Hockey Laval adolescent boys’ team clinches 2023-2024 LHLL series championship
The Ligue Hockey Laurentides-Lanaudière’s 2023-2024 season has been a fruitful one for Hockey Laval Riverains M15-AA coach Tony Polito, as well as for the young players he oversees, and everyone else who provides support.
To speak only of this season, when the team clinched the 2023-2024 championship in their division, would be to overlook the fact that the last few years have been extraordinary under coach Tony’s leadership, as well as with his brother Manny’s contributions in the past year.
Action and results
It’s been eight years since Tony Polito joined Hockey Laval as a coach. In the last three years alone, the Riverains M15-AA team of promising 15-year-old players has succeeded in clinching as many as six championships.
In keeping with his action-based and results-oriented formula for bringing out the best in players, Tony is a man of relatively few words while describing how he feels about the team’s latest success.
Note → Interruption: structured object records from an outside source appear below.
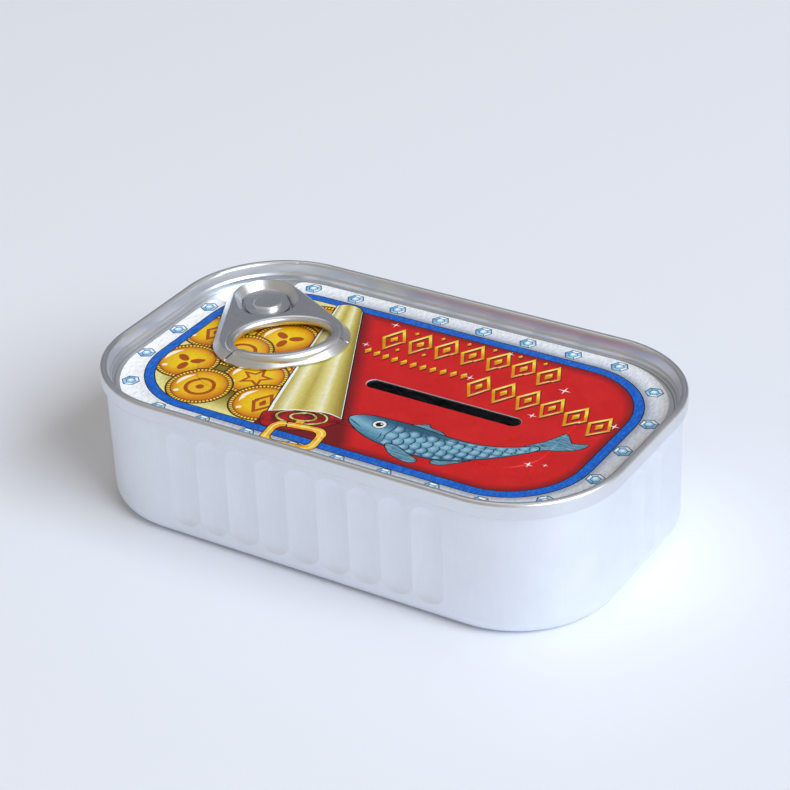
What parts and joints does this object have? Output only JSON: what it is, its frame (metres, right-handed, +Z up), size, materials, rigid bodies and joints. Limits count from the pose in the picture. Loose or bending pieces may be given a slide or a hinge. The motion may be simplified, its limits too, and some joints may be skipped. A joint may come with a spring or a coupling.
{
  "type": "sardine tin money box",
  "caption": "Flat rounded rectangular tin used as a money box, with a ring-pull lid, a coin slot and a printed lid label.",
  "frame": {"origin": "centre of the base, on the plane it stands on", "axes": "+Z up, +X along the length, the pull tab lies over the corner at low X and high Y"},
  "size_m": [0.1046, 0.062, 0.0273],
  "materials": {
    "body_aluminium": "satin, drawn",
    "lid_aluminium": "satin",
    "tab_aluminium": "satin, stamped",
    "label_print": "printed film, satin varnish",
    "sealing_compound": "matte"
  },
  "bodies": {
    "can": {"can_body": "body_aluminium", "lid_rim": "lid_aluminium", "seam_compound": "sealing_compound"},
    "panel": {"tear_panel": "lid_aluminium", "label": "label_print", "rivet": "lid_aluminium", "tab_tongue": "tab_aluminium"},
    "tab": {"pull_ring": "tab_aluminium"}
  },
  "joints": [
    {"name": "panel_open", "type": "hinge", "parent": "can", "child": "panel", "pos_m": [0.05088, 0, 0.0273], "axis": [0, 1, 0], "range_deg": [0, 110]},
    {"name": "tab_lift", "type": "hinge", "parent": "panel", "child": "tab", "pos_m": [-0.04311, 0.02152, 0.02485], "axis": [-0.7133, -0.7009, 0], "range_deg": [0, 75]}
  ]
}
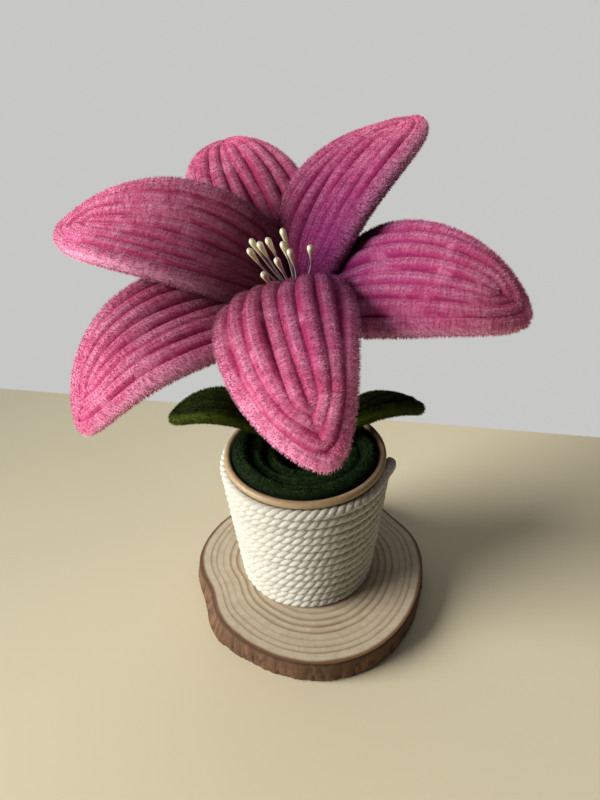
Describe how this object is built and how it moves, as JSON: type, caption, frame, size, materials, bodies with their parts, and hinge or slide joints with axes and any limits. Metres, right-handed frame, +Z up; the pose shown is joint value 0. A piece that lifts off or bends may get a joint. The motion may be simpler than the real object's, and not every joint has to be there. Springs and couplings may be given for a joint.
{
  "type": "chenille potted lily ornament",
  "caption": "Handmade pink lily of ribbed chenille petals on a green stem with leaves, in a rope-wrapped paper cup on a slice of wood.",
  "frame": {"origin": "on the table under the cup's axis, in the plane of the wood slice's underside", "axes": "+Z up along the cup's axis; -Y towards the front petal and the viewer; +X to the viewer's right"},
  "size_m": [0.1409, 0.1424, 0.1749],
  "materials": {
    "wood": "raw sawn face with growth rings and bark",
    "kraft_paper": "slightly glossy kraft",
    "cotton_rope": "twisted matte cotton",
    "foam": "matte cellular",
    "green_chenille": "velvet pile",
    "pink_chenille": "velvet pile",
    "stamen": "pearl gloss"
  },
  "bodies": {
    "root": {"wood_slice": "wood", "paper_cup": "kraft_paper", "rope_wrap": "cotton_rope", "foam_plug": "foam", "moss_coil": "green_chenille", "stem": "green_chenille", "leaf_left": "green_chenille", "leaf_right": "green_chenille", "petal_left": "pink_chenille", "petal_back": "pink_chenille", "petal_upper_right": "pink_chenille", "petal_right": "pink_chenille", "petal_front": "pink_chenille", "petal_lower_left": "pink_chenille", "stamens": "stamen"}
  },
  "joints": []
}
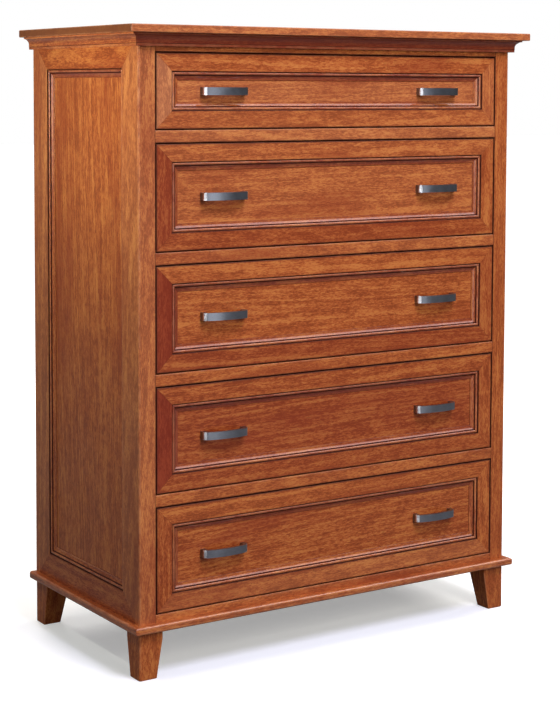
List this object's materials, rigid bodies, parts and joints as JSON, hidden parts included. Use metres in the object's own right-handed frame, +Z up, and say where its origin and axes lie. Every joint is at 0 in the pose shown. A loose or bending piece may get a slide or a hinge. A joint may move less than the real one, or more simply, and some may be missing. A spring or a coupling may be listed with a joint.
{
  "type": "chest of drawers",
  "caption": "Tall framed and panelled wooden chest of drawers on short tapered feet, with inset drawers on full-extension slides and bowed strap pulls.",
  "frame": {"origin": "bottom centre of the chest's overall box, on the floor", "axes": "+X to the right as seen from the front, +Y to the back, +Z up; the drawers open towards -Y"},
  "size_m": [1.02, 0.518, 1.32],
  "materials": {
    "cherry": "satin lacquer",
    "maple": "clear matte",
    "plywood": "clear matte",
    "pewter": "brushed",
    "slide_steel": "zinc plated"
  },
  "bodies": {
    "case": {"top_board": "cherry", "crown_moulding": "cherry", "base_moulding": "cherry", "left_side_frame": "cherry", "left_side_panel": "cherry", "left_side_moulding": "cherry", "right_side_frame": "cherry", "right_side_panel": "cherry", "right_side_moulding": "cherry", "face_frame_stiles": "cherry", "face_frame_rails": "cherry", "case_back": "plywood", "case_bottom": "plywood", "corner_blocks": "maple", "slide_cleats": "maple", "slide_channels": "slide_steel", "front_left_foot": "cherry", "front_right_foot": "cherry", "back_left_foot": "cherry", "back_right_foot": "cherry"},
    "drawer_1": {"drawer_1_frame": "cherry", "drawer_1_panel": "cherry", "drawer_1_moulding": "cherry", "drawer_1_box": "maple", "drawer_1_bottom": "plywood", "drawer_1_pulls": "pewter", "drawer_1_slide_runners": "slide_steel"},
    "drawer_1_middles": {"drawer_1_slide_middles": "slide_steel"},
    "drawer_2": {"drawer_2_frame": "cherry", "drawer_2_panel": "cherry", "drawer_2_moulding": "cherry", "drawer_2_box": "maple", "drawer_2_bottom": "plywood", "drawer_2_pulls": "pewter", "drawer_2_slide_runners": "slide_steel"},
    "drawer_2_middles": {"drawer_2_slide_middles": "slide_steel"},
    "drawer_3": {"drawer_3_frame": "cherry", "drawer_3_panel": "cherry", "drawer_3_moulding": "cherry", "drawer_3_box": "maple", "drawer_3_bottom": "plywood", "drawer_3_pulls": "pewter", "drawer_3_slide_runners": "slide_steel"},
    "drawer_3_middles": {"drawer_3_slide_middles": "slide_steel"},
    "drawer_4": {"drawer_4_frame": "cherry", "drawer_4_panel": "cherry", "drawer_4_moulding": "cherry", "drawer_4_box": "maple", "drawer_4_bottom": "plywood", "drawer_4_pulls": "pewter", "drawer_4_slide_runners": "slide_steel"},
    "drawer_4_middles": {"drawer_4_slide_middles": "slide_steel"},
    "drawer_5": {"drawer_5_frame": "cherry", "drawer_5_panel": "cherry", "drawer_5_moulding": "cherry", "drawer_5_box": "maple", "drawer_5_bottom": "plywood", "drawer_5_pulls": "pewter", "drawer_5_slide_runners": "slide_steel"},
    "drawer_5_middles": {"drawer_5_slide_middles": "slide_steel"}
  },
  "joints": [
    {"name": "drawer_1_slide", "type": "slide", "parent": "case", "child": "drawer_1", "axis": [0, -1, 0], "range_m": [0, 0.43]},
    {"name": "drawer_1_middles_slide", "type": "slide", "parent": "case", "child": "drawer_1_middles", "axis": [0, -1, 0], "range_m": [0, 0.215]},
    {"name": "drawer_2_slide", "type": "slide", "parent": "case", "child": "drawer_2", "axis": [0, -1, 0], "range_m": [0, 0.43]},
    {"name": "drawer_2_middles_slide", "type": "slide", "parent": "case", "child": "drawer_2_middles", "axis": [0, -1, 0], "range_m": [0, 0.215]},
    {"name": "drawer_3_slide", "type": "slide", "parent": "case", "child": "drawer_3", "axis": [0, -1, 0], "range_m": [0, 0.43]},
    {"name": "drawer_3_middles_slide", "type": "slide", "parent": "case", "child": "drawer_3_middles", "axis": [0, -1, 0], "range_m": [0, 0.215]},
    {"name": "drawer_4_slide", "type": "slide", "parent": "case", "child": "drawer_4", "axis": [0, -1, 0], "range_m": [0, 0.43]},
    {"name": "drawer_4_middles_slide", "type": "slide", "parent": "case", "child": "drawer_4_middles", "axis": [0, -1, 0], "range_m": [0, 0.215]},
    {"name": "drawer_5_slide", "type": "slide", "parent": "case", "child": "drawer_5", "axis": [0, -1, 0], "range_m": [0, 0.43]},
    {"name": "drawer_5_middles_slide", "type": "slide", "parent": "case", "child": "drawer_5_middles", "axis": [0, -1, 0], "range_m": [0, 0.215]}
  ],
  "couplings": [
    {"joint": "drawer_1_middles_slide", "follows": "drawer_1_slide", "ratio": 0.5},
    {"joint": "drawer_2_middles_slide", "follows": "drawer_2_slide", "ratio": 0.5},
    {"joint": "drawer_3_middles_slide", "follows": "drawer_3_slide", "ratio": 0.5},
    {"joint": "drawer_4_middles_slide", "follows": "drawer_4_slide", "ratio": 0.5},
    {"joint": "drawer_5_middles_slide", "follows": "drawer_5_slide", "ratio": 0.5}
  ]
}
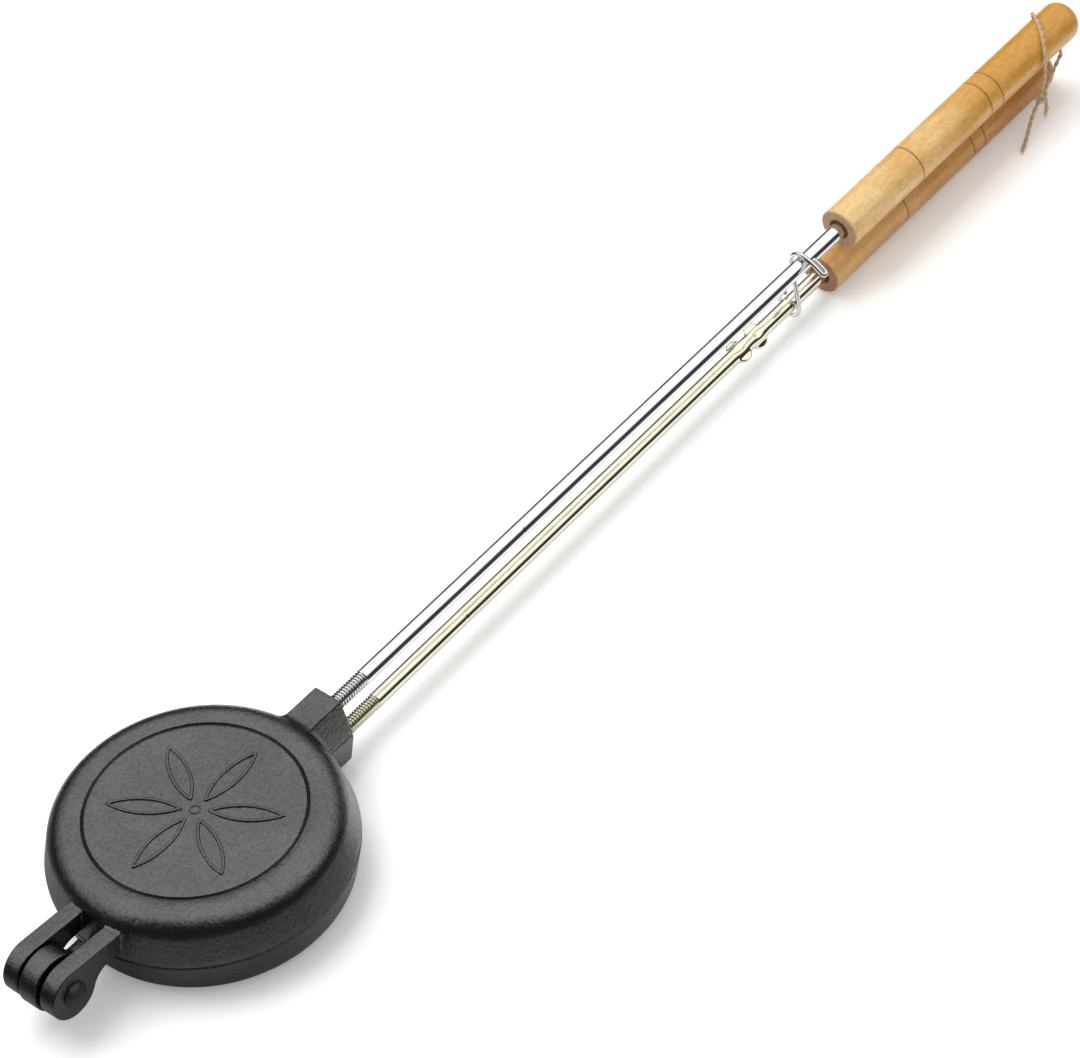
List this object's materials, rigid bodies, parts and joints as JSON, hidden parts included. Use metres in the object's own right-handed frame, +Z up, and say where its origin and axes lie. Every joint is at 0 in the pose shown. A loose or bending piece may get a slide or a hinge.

“It’s humbling, I guess you could say,” he said in an interview with The Laval News late last week just before the team stepped out onto the ice for a practice at the Hartland Monahan Arena in Laval-Ouest. For the last two seasons in a row, the team finished first in the league, making it all the way this year as champions in the playoffs.
‘All for the kids’
But at the end of the day, says Tony, everything that takes place in junior-level hockey is volunteer-based. “It’s all for the kids,” he adds, while noting that the big payoff is the deep satisfaction that he and other supporters feel after guiding the players through successive winning seasons.
“I do it for the kids. I do it for the smiles on their faces. It’s all for them.”
With the LHLL season over, the Hockey Laval Riverains M15-AA players are now playing in regionals. Whoever prevails in the best-of-five series will go onto provincials to represent Laval against junior hockey teams from all over Quebec. The prize at the end of it all is the Chevrolet Cup.
All signs point to success
Tony describes the guys on his team as having been especially “pumped” for winning over the past season, while “handling pressure very nicely and they’re ready for it this year,” which bodes well for more success on the ice.
“This year it was a special group,” he said. “Their dedication, their will to just be better. They come to the arena and it’s just a joy to be with them each time. And I enjoy every second of it. I’m just enjoying the time spent with these kids, which feels really good.”
A collective effort
The players’ parents also get top marks from coach Tony. “They’re a very close group, very supporting,” he said.
“They support us and make sure to be behind us every step of the way. You know, it takes a village. We’re all very grateful for what they do for us.”
With the success of the Riverains under his belt, Tony acknowledges that he recently caught the attention of the Montreal Knights Hockey Academy, for whom he has agreed to coach a U16 “travel” team.
“I got approached with a different opportunity,” he said, while adding, “that’s what I’m going to be doing next year.”